Y	Hacker News new \| ask \| show \| jobs

by tzs 4322 days ago

It's actually pretty easy and quick to write when the data is highly regular (no pun intended!). You can write this kind of expression by taking one of the lines of input:

   {"n":"Homewood","i":"inns_suits","p":[33.455237,-86.81964],"s":"AL","c":"1"},

and then making a regular expression that matches that line literally [1]:

   m/^{"n":"Homewood","i":"inns_suits","p":\[33.455237,-86.81964\],"s":"AL","c":"1"},/
     _                                     _                    _

Then replace the parts that will vary with regular expressions to capture them.
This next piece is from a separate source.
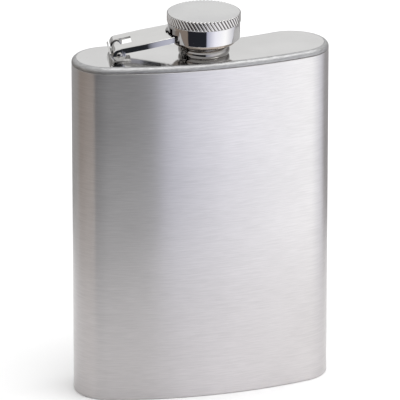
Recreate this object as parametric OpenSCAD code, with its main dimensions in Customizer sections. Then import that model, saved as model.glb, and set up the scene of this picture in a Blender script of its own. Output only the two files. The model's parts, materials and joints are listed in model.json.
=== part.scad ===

We want to capture the "n" field:

   m/^{"n":"(.*?)","i":"inns_suits","p":\[33.455237,-86.81964\],"s":"AL","c":"1"},/
            _____

and the "i" field:

   m/^{"n":"(.*?)","i":"(.*?)","p":\[33.455237,-86.81964\],"s":"AL","c":"1"},/
                        _____

and the longitude and latitudes from the "p" field:

   m/^{"n":"(.*?)","i":"(.*?)","p":\[(.*?),(.*?)\],"s":"AL","c":"1"},/
                                     _____ _____

and the "s" field:

   m/^{"n":"(.*?)","i":"(.*?)","p":\[(.*?),(.*?)\],"s":"(.*?)","c":"1"},/
                                                        _____

We don't care about the "c" field, so I'm going to drop it:

   m/^{"n":"(.*?)","i":"(.*?)","p":\[(.*?),(.*?)\],"s":"(.*?)"/

If we want to be fancy, we can make sure that the latitude and longitude consist only of digits, decimal points, and minus signs:

   m/^{"n":"(.*?)","i":"(.*?)","p":\[([\d.-]*?),([\d.-]*?)\],"s":"(.*?)"/
                                       ____       ____

For a one time thing like this, I'd probably deal with this data with a pipe in the shell, rather than use regular expressions:

   tr : , < in | tr -d '[]' | cut -d , -f 2,4,6,7,9 > out.csv

[1] I shall use Perl regular expression